Ambassadors from the 29-nation NATO, which is dominated by the U.S., met on Monday in the Belgian capital to discuss the situation in the Middle East. At the gathering, the U.S. explained its “rationale” for killing Soleimani and the alliance’s members were united in condemning destabilizing Iranian activities in the region including support for terrorist groups, said Stoltenberg.

“We have recently seen an escalation by Iran,” he said.

Any decision by NATO to invoke its collective-defense provision in the event of an Iranian attack against the U.S. would mark only the second such step in the alliance’s 70-year history.

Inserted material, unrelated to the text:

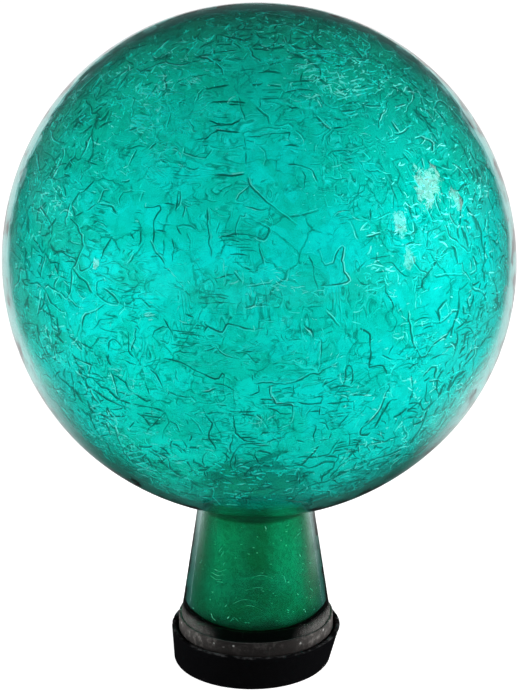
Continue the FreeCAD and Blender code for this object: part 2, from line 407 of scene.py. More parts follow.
def closeRings(rings):
    # rings of equal length from one pole to the other become a closed skin
    count = len(rings[0])
    verts = [rings[0].mean(0)] + [p for ring in rings for p in ring] + [rings[-1].mean(0)]
    faces = [(0, 1 + i, 1 + (i + 1) % count) for i in range(count)]
    for k in range(len(rings) - 1):
        faces += band(1 + k * count, 1 + (k + 1) * count, count)
    last, end = 1 + (len(rings) - 1) * count, len(verts) - 1
    return np.array(verts), faces + [(last + (i + 1) % count, last + i, end) for i in range(count)]


def closeLoops(rings):
    # rings that follow one another round a cross-section: down the outside, then up the inside
    count, faces = len(rings[0]), []
    for k in range(len(rings)):
        faces += band(k * count, (k + 1) % len(rings) * count, count)
    return np.concatenate(rings), faces


def turnsOf(around):
    return np.linspace(0, 2 * math.pi, around, endpoint=False)


def circle(radii, levels, centreX, turns):
    return np.stack([centreX + radii * np.cos(turns), radii * np.sin(turns), levels + turns * 0], 1)


def neckRings(profile, around):
    # rings round the neck's axis, or another where a third number gives it; profile holds radius and level
    turns = turnsOf(around)
    return [circle(r, z, other[0] if other else glass["neckX"], turns) for r, z, *other in profile]


roundness = {
    # clock angle of the outline seen by the camera, how far out of round in mm, spread in degrees
    "bumps": [(120, 0.55, 22), (318, 0.6, 26), (8, -0.35, 22), (72, -0.4, 20), (152, -0.4, 20),
        (228, 0.25, 25)],
}


def outOfRound(directions):
    # hand-blown glass: how far each direction from the ball's centre is pushed out, in mm
    right, up, back = cameraAxes()
    push = np.zeros(len(directions))
    for clock, size, spread in roundness["bumps"]:
        angle = math.radians(clock)
        centre = np.array(up * math.cos(angle) + right * math.sin(angle))
        apart = np.degrees(np.arccos(np.clip(directions @ centre, -1, 1)))
        push += size * np.exp(-(apart / spread) ** 2)
    return push


def ballSkin(ways, radius):
    # points of the ball in the given directions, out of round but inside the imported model's box
    ways = np.asarray(ways)
    fade = np.clip((ways[:, 2] + 0.93) / 0.25, 0, 1)
    points = ways * (radius + outOfRound(ways) * fade)[:, None] + np.array([0, 0, glass["ballCentre"]])
    return np.clip(points, np.array(cadBox[0]) / mm, np.array(cadBox[1]) / mm)


shellDetail = {"around": 232, "polarStep": 1.32, "pole": 0.35, "turnTo": 150.0, "lowSteps": 13}


def ballRings(radius, low, downwards):
    # rings over a sphere from its top to the ring of radius low round the neck's axis
    turns, last = turnsOf(shellDetail["around"]), shellDetail["turnTo"]
    polars = np.radians(np.linspace(shellDetail["pole"], last, int(last / shellDetail["polarStep"])))
    rings = [circle(radius * math.sin(polar), radius * math.cos(polar), 0, turns) for polar in polars]
    start = radius * math.sin(math.radians(last))
    for share in np.linspace(0, 1, shellDetail["lowSteps"] + 1)[1:]:
        ring = circle(start + (low - start) * share, 0, glass["neckX"] * share, turns)
        ring[:, 2] = -np.sqrt(radius ** 2 - ring[:, 0] ** 2 - ring[:, 1] ** 2)
        rings.append(ring)
    shaped = [ballSkin(ring / np.linalg.norm(ring, axis=1, keepdims=True), radius) for ring in rings]
    return shaped if downwards else shaped[::-1]


def run(start, end, steps):
    # points from start to end, the first left out
    return [
        (start[0] + (end[0] - start[0]) * k / steps, start[1] + (end[1] - start[1]) * k / steps)
        for k in range(1, steps + 1)
    ]


def bend(centre, radius, first, last, steps):
    return [
        (centre[0] + radius * math.cos(math.radians(a)), centre[1] + radius * math.sin(math.radians(a)))
        for a in np.linspace(first, last, steps)
    ]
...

The first time was after the al-Qaeda terrorist attacks in the U.S. on Sept. 11, 2001.

Since then, largely with Russian threats in mind, NATO has expanded its remit to include cyberspace as an “operational domain.” That means cyber is one of five areas -- air, land, sea and outer space are the others -- that fall within the scope of the alliance’s mutual-defense commitment.

One possibility of Iranian retribution for the killing of Soleimani is a cyber attack against the U.S.

The NATO pledge of collective defense, spelled out in Article 5 of the alliance’s treaty, establishes that an attack against one member country is considered an attack against all of them, increasing the risks for any potential aggressor.